Porsche: July saw Porsche’s sports cars sales figures down as the company relied on its Panamera sedan and Cayenne SUV to stay afloat. Porsche’s fortunes reversed for August as every model but the Panamera increased in sales versus August 2010. While the 2184 vehicles sold last month represented a modest 7 percent gain, the company as a whole is up 30.4 percent for 2011 through last month.
  • Despite an all-new 911 coming out early next year, the current car shot up 95 units to 470 — 1 25.3 percent increase.
  • Boxsters and Caymans shot up 48 units from last August to 303 cars, an 18.9 percent uptick. Year-over-year sales are down 119 units to 2470.
  • Panamera sales are down 98 units from last year to 529. Year-to-year sales are down 271 cars.
Saab: The beleaguered Swedish brand hasn’t produced a car since June when it halted production to reorganize its finances. While little is known about the U.S. sales of the ailing company, Saab released its international financial numbers this week, indicating that despite the hardship, it still makes cars people are willing to buy. Through the first half of 2011, Saab sold 15,194 vehicles, a 44-percent increase over 2010’s figures when it faced extinction (a recurring theme, so it seems). That number is still a long way away from CEO Victor Muller’s reasonable estimate of 80,000 cars needed for the company to sustain a business case. Still, it’s not bad for a firm that only exists on paper right now.
Volkswagen: Europe’s largest automaker took in a 10.4 percent sales increase, leading the European automakers with 25,232 vehicles sold in August. Overall, the automaker is up 20.4 percent on the year to 208,423 cars sold, a considerable 35,676 more than last year at this time.
  • Volkswagen’s gamble to make a cheaper Jetta appears to be paying off with a 55.5 percent month-over-month sales increase. While 12,206 Jettas sold in August looks impressive, the 102,484 sold through the year represents a 72.1 percent increase.

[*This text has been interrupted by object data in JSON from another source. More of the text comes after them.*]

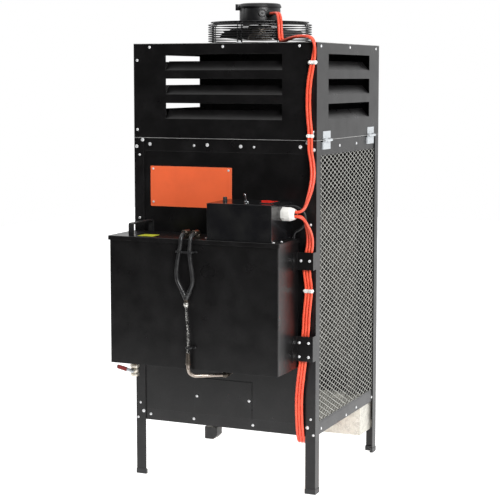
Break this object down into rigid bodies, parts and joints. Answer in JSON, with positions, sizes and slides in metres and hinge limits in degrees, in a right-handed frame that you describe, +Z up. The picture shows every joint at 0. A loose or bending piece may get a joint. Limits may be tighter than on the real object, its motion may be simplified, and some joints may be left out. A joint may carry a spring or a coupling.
{
  "type": "waste oil heater",
  "caption": "Free-standing sheet-metal waste oil heater with a front oil tank, a control box, net side panels, a tilting louvred upper cabinet and a guarded top fan.",
  "frame": {"origin": "on the floor, under the middle of the heater's outline", "axes": "+X to the heater's right as seen from its tank side, +Y from the tank to the rear, +Z up"},
  "size_m": [0.5864, 0.7428, 1.37],
  "materials": {
    "frame_paint": "satin black powder coat",
    "panel_paint": "satin black powder coat",
    "tank_paint": "satin black powder coat",
    "orange_paint": "satin orange",
    "net_paint": "thin grey coat",
    "galvanised": "dull galvanised",
    "zinc": "zinc plated",
    "black_plastic": "matt black",
    "black_rubber": "matt black",
    "hose_rubber": "smooth black",
    "brass": "nickel plated brass",
    "red_plastic": "red",
    "black_gloss": "high gloss black",
    "switch_black": "black",
    "chrome": "polished",
    "red_rocker": "red",
    "white_plastic": "white",
    "cast_metal": "as cast",
    "machined_steel": "turned and plated",
    "motor_black": "black",
    "braid": "woven steel wire",
    "steel_pipe": "plain drawn",
    "red_cable": "silicone sheath",
    "drum_steel": "heat-proof dark grey",
    "fan_paint": "satin black"
  },
  "bodies": {
    "frame": {"corner_legs": "frame_paint", "foot_caps": "black_plastic", "frame_rails": "frame_paint", "front_panel": "panel_paint", "access_cover": "panel_paint", "front_plate": "orange_paint", "rear_panel": "panel_paint", "rear_heat_shield": "drum_steel", "side_meshes": "net_paint", "cabinet_floor": "galvanised", "hinge_lower_leaves": "zinc", "tank_body": "tank_paint", "tank_gasket": "black_rubber", "tank_lid": "tank_paint", "tank_brackets": "tank_paint", "drain_valve": "brass", "control_box": "black_gloss", "switch_bodies": "switch_black", "cable_gland": "white_plastic", "pump_body": "cast_metal", "pump_motor": "motor_black", "hose_fittings": "machined_steel", "black_hoses": "hose_rubber", "braided_hose": "braid", "feed_pipe": "steel_pipe", "hose_clamps": "black_plastic", "cables_down": "red_cable", "cables_up": "red_cable", "cable_ties": "white_plastic", "exchanger_drum": "drum_steel", "drum_lid": "drum_steel", "burner_pot": "cast_metal", "burner_insert": "drum_steel", "flue_stub": "drum_steel", "air_box": "galvanised", "blower_housing": "galvanised", "blower_motor": "motor_black", "overflow_switch": "black_plastic", "lower_screws": "zinc"},
    "upper_cabinet": {"louvre_front": "panel_paint", "left_louvre": "panel_paint", "right_louvre": "panel_paint", "upper_rear_panel": "panel_paint", "top_panel": "panel_paint", "hinge_upper_leaves": "zinc", "fan_guard": "fan_paint", "fan_ring": "fan_paint", "fan_motor": "fan_paint", "upper_screws": "zinc", "cables_top": "red_cable", "upper_ties": "white_plastic"},
    "cover": {"lid_cover": "tank_paint", "cover_grip": "black_plastic"},
    "fan_rotor": {"fan_rotor": "fan_paint"},
    "blower_rotor": {"blower_wheel": "galvanised"},
    "pump_rotor": {"pump_rotor": "machined_steel"},
    "valve_lever": {"drain_lever": "red_plastic"},
    "selector": {"selector_knob": "switch_black"},
    "toggle": {"toggle_lever": "chrome"},
    "rocker": {"main_rocker": "red_rocker"}
  },
  "joints": [
    {"name": "top_tilt", "type": "hinge", "parent": "frame", "child": "upper_cabinet", "pos_m": [0.2892, 0.0614, 0.983], "axis": [0, 1, 0], "range_deg": [0, 95]},
    {"name": "fan_spin", "type": "hinge", "parent": "upper_cabinet", "child": "fan_rotor", "pos_m": [0.0049, 0.0614, 1.262], "axis": [0, 0, 1], "continuous": true},
    {"name": "blower_spin", "type": "hinge", "parent": "frame", "child": "blower_rotor", "pos_m": [0.1949, 0.2534, 0.1], "axis": [0, 0, 1], "continuous": true},
    {"name": "pump_spin", "type": "hinge", "parent": "frame", "child": "pump_rotor", "pos_m": [0.0999, -0.2686, 0.747], "axis": [1, 0, 0], "continuous": true},
    {"name": "drain_turn", "type": "hinge", "parent": "frame", "child": "valve_lever", "pos_m": [-0.2421, -0.2856, 0.323], "axis": [0, -1, 0], "range_deg": [0, 90]},
    {"name": "knob_turn", "type": "hinge", "parent": "frame", "child": "selector", "pos_m": [0.0479, -0.2786, 0.818], "axis": [0, 0, 1], "range_deg": [-135, 135]},
    {"name": "toggle_flip", "type": "hinge", "parent": "frame", "child": "toggle", "pos_m": [0.1119, -0.2786, 0.817], "axis": [0, 1, 0], "range_deg": [0, 24]},
    {"name": "rocker_tilt", "type": "hinge", "parent": "frame", "child": "rocker", "pos_m": [0.1799, -0.2761, 0.818], "axis": [1, 0, 0], "range_deg": [0, 12]},
    {"name": "cover_lift", "type": "slide", "parent": "frame", "child": "cover", "axis": [0, 0, 1], "range_m": [0, 0.08]}
  ]
}
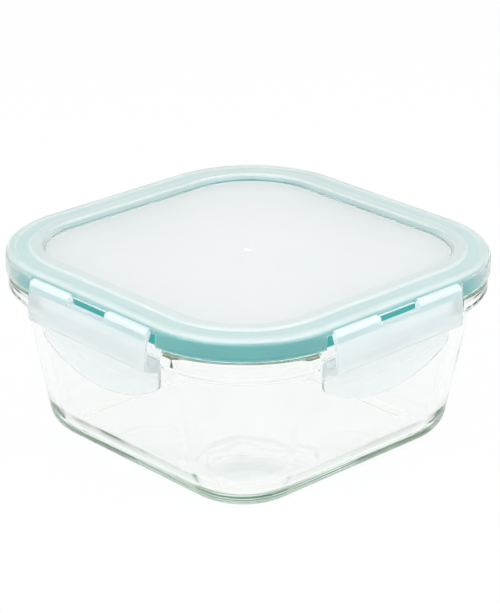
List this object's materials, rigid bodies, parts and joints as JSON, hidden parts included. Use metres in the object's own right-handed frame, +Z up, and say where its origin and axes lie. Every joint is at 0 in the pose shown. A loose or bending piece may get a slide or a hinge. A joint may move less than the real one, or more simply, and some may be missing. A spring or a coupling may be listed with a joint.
{
  "type": "glass food storage container",
  "caption": "Square glass food container with a translucent snap lid, hinged locking flaps on every side and a silicone seal.",
  "frame": {"origin": "middle of the foot ring, on the surface that the container stands on", "axes": "+Z up through the middle of the lid, +X towards the right-hand flap, -Y towards the front flap"},
  "size_m": [0.156, 0.156, 0.0733],
  "materials": {
    "glass": "clear pressed glass, faintly green at its thick edges",
    "lid_plastic": "milky translucent, satin panel",
    "seal_silicone": "smooth teal silicone",
    "flap_plastic": "milky translucent satin",
    "hinge_film": "thin clear living hinge"
  },
  "bodies": {
    "bowl": {"glass_bowl": "glass"},
    "lid_body": {"lid": "lid_plastic", "seal_ring": "seal_silicone", "hinge_front_left": "hinge_film", "hinge_front_right": "hinge_film", "hinge_right_front": "hinge_film", "hinge_right_back": "hinge_film", "hinge_back_right": "hinge_film", "hinge_back_left": "hinge_film", "hinge_left_back": "hinge_film", "hinge_left_front": "hinge_film"},
    "front_flap": {"flap_front": "flap_plastic"},
    "right_flap": {"flap_right": "flap_plastic"},
    "back_flap": {"flap_back": "flap_plastic"},
    "left_flap": {"flap_left": "flap_plastic"}
  },
  "joints": [
    {"name": "lid_lift", "type": "slide", "parent": "bowl", "child": "lid_body", "axis": [0, 0, 1], "range_m": [0, 0.08]},
    {"name": "front_flap_hinge", "type": "hinge", "parent": "lid_body", "child": "front_flap", "pos_m": [0, -0.0756, 0.0694], "axis": [-1, 0, 0], "range_deg": [0, 135]},
    {"name": "right_flap_hinge", "type": "hinge", "parent": "lid_body", "child": "right_flap", "pos_m": [0.0756, 0, 0.0694], "axis": [0, -1, 0], "range_deg": [0, 135]},
    {"name": "back_flap_hinge", "type": "hinge", "parent": "lid_body", "child": "back_flap", "pos_m": [0, 0.0756, 0.0694], "axis": [1, 0, 0], "range_deg": [0, 135]},
    {"name": "left_flap_hinge", "type": "hinge", "parent": "lid_body", "child": "left_flap", "pos_m": [-0.0756, 0, 0.0694], "axis": [0, 1, 0], "range_deg": [0, 135]}
  ]
}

  • Volkswagen sold no New Beetles last month in anticipation for the all-new 2012 redesign of the car.
  • Passat sales have wound down to just 314 vehicles before the redesigned-for-North America 2012 Passat bows.
  • Diesel engines accounted for 24.4 percent of Volkswagen’s sales.
Volvo: The word “Volvo” translates to “I roll.” And roll Volvo did for the month of August, posting an impressive 17.4 percent month-over-month sales increase to 5215 units sold. Year-to-date, Volvo is up an even more impressive 27.4 percent.
  • Leading the way, the S60 sports sedan sold 1544 units.
  • The XC60 and XC90 crossovers came second and third on Volvo’s sales charts.